**The data**
══════════════════════════════
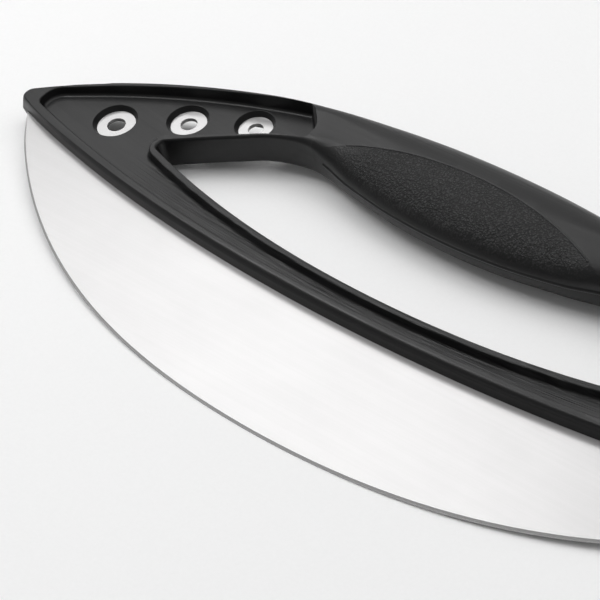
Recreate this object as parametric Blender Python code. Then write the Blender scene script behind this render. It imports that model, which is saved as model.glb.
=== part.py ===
"""Rocking pizza cutter: a curved steel blade moulded into a one-piece frame handle.

The cutter lies on its back. X runs along the blade, Y from the cutting edge up to
the arch of the handle, and Z through the thickness. Left and right are alike, and
so are front and back. Plan heights are measured from the base line, which touches
the lowest point of the bar's lower line. The origin is the middle of the outline,
level with the surface that the back of the grip touches.
"""

import math

import bmesh
import bpy
from mathutils import Vector

MM = 0.001

# Arch of the handle: the lines are drawn over this half length, the noses end just past it
HALF_LENGTH = 180.0 * MM
ARCH_CROWN = 85.0 * MM
ARCH_END = 29.15 * MM
ARCH_RADIUS = (HALF_LENGTH ** 2 + (ARCH_CROWN - ARCH_END) ** 2) / (2 * (ARCH_CROWN - ARCH_END))
NOSE_RADIUS = 3.4 * MM
NOSE_LEAN = 2.3 * MM
NOSE_LEAN_START = 0.911 * HALF_LENGTH
BAR_LEAN = 0.5 * MM

# Bar along the blade: its lower and upper lines rise towards the ends
BAR_LOW_RISE = 19.1 * MM
BAR_LOW_FLICK = 3.5 * MM
BAR_WIDTH = 12.0 * MM
BAR_TOP_RISE = 34.2 * MM
BAR_TOP_FLICK = 10.7 * MM

# Finger opening: its upper line, as shares of the half length and of the arch crown
OPENING_TOP_SHARES = (
    (0.000, 0.558), (0.133, 0.572), (0.256, 0.615), (0.333, 0.661), (0.378, 0.676),
    (0.422, 0.659), (0.467, 0.622), (0.511, 0.5635), (0.556, 0.501), (0.622, 0.405),
    (0.690, 0.300),
)
OPENING_CORNER_RADIUS = 3.0 * MM

# Thickness of the handle, and how the grip swells out of the arch. The swelling and the
# rounding are shares of the full ones, at shares of the half length.
FRAME_HALF_THICKNESS = 6.5 * MM
GRIP_HALF_THICKNESS = 12.6 * MM
ARCH_SWELL_SHARES = (
    (0.000, 1.00), (0.222, 0.87), (0.389, 0.62), (0.556, 0.35), (0.694, 0.23),
    (0.833, 0.14), (0.933, 0.03), (1.000, 0.00),
)
ARCH_ROUNDING_SHARES = (
    (0.000, 0.950), (0.139, 0.915), (0.278, 0.820), (0.389, 0.620), (0.500, 0.220),
    (0.611, 0.070), (0.722, 0.000),
)
OPENING_SWELL_SHARES = (
    (0.000, 1.00), (0.111, 0.96), (0.222, 0.83), (0.306, 0.62), (0.389, 0.26),
    (0.444, 0.08), (0.489, 0.00), (0.611, 0.00),
)
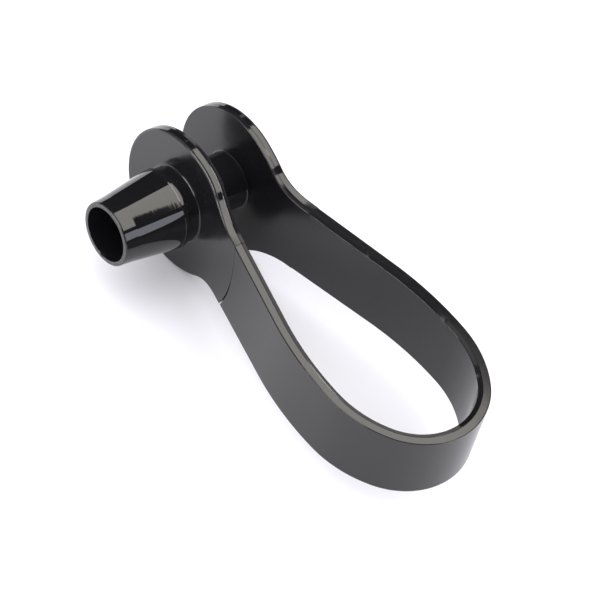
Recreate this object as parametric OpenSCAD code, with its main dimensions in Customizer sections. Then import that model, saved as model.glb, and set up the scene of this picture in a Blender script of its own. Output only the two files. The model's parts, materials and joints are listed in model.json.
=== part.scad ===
══════════════════════════════
**What the task asks**
All of the entries should be written out again exactly.

**Reply to the exercise**
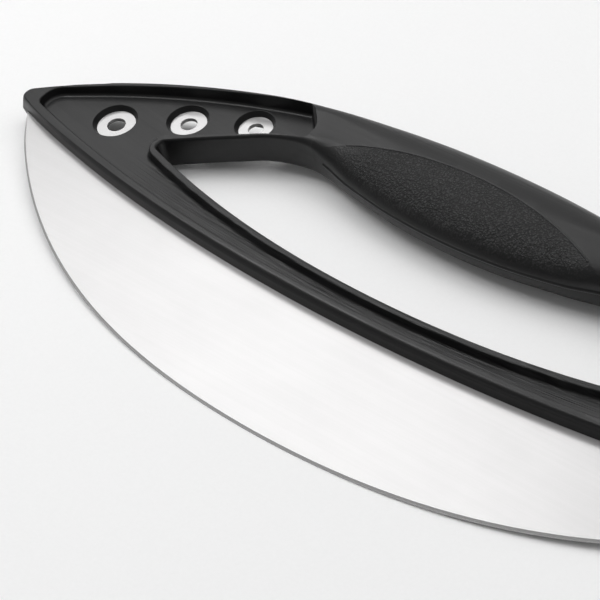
Recreate this object as parametric Blender Python code. Then write the Blender scene script behind this render. It imports that model, which is saved as model.glb.
=== part.py ===
"""Rocking pizza cutter: a curved steel blade moulded into a one-piece frame handle.

The cutter lies on its back. X runs along the blade, Y from the cutting edge up to
the arch of the handle, and Z through the thickness. Left and right are alike, and
so are front and back. Plan heights are measured from the base line, which touches
the lowest point of the bar's lower line. The origin is the middle of the outline,
level with the surface that the back of the grip touches.
"""

import math

import bmesh
import bpy
from mathutils import Vector

MM = 0.001

# Arch of the handle: the lines are drawn over this half length, the noses end just past it
HALF_LENGTH = 180.0 * MM
ARCH_CROWN = 85.0 * MM
ARCH_END = 29.15 * MM
ARCH_RADIUS = (HALF_LENGTH ** 2 + (ARCH_CROWN - ARCH_END) ** 2) / (2 * (ARCH_CROWN - ARCH_END))
NOSE_RADIUS = 3.4 * MM
NOSE_LEAN = 2.3 * MM
NOSE_LEAN_START = 0.911 * HALF_LENGTH
BAR_LEAN = 0.5 * MM

# Bar along the blade: its lower and upper lines rise towards the ends
BAR_LOW_RISE = 19.1 * MM
BAR_LOW_FLICK = 3.5 * MM
BAR_WIDTH = 12.0 * MM
BAR_TOP_RISE = 34.2 * MM
BAR_TOP_FLICK = 10.7 * MM

# Finger opening: its upper line, as shares of the half length and of the arch crown
OPENING_TOP_SHARES = (
    (0.000, 0.558), (0.133, 0.572), (0.256, 0.615), (0.333, 0.661), (0.378, 0.676),
    (0.422, 0.659), (0.467, 0.622), (0.511, 0.5635), (0.556, 0.501), (0.622, 0.405),
    (0.690, 0.300),
)
OPENING_CORNER_RADIUS = 3.0 * MM

# Thickness of the handle, and how the grip swells out of the arch. The swelling and the
# rounding are shares of the full ones, at shares of the half length.
FRAME_HALF_THICKNESS = 6.5 * MM
GRIP_HALF_THICKNESS = 12.6 * MM
ARCH_SWELL_SHARES = (
    (0.000, 1.00), (0.222, 0.87), (0.389, 0.62), (0.556, 0.35), (0.694, 0.23),
    (0.833, 0.14), (0.933, 0.03), (1.000, 0.00),
)
ARCH_ROUNDING_SHARES = (
    (0.000, 0.950), (0.139, 0.915), (0.278, 0.820), (0.389, 0.620), (0.500, 0.220),
    (0.611, 0.070), (0.722, 0.000),
)
OPENING_SWELL_SHARES = (
    (0.000, 1.00), (0.111, 0.96), (0.222, 0.83), (0.306, 0.62), (0.389, 0.26),
    (0.444, 0.08), (0.489, 0.00), (0.611, 0.00),
)
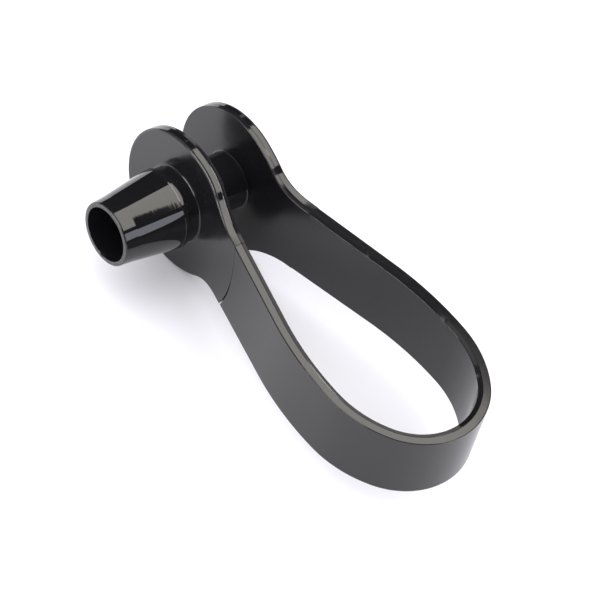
Recreate this object as parametric OpenSCAD code, with its main dimensions in Customizer sections. Then import that model, saved as model.glb, and set up the scene of this picture in a Blender script of its own. Output only the two files. The model's parts, materials and joints are listed in model.json.
=== part.scad ===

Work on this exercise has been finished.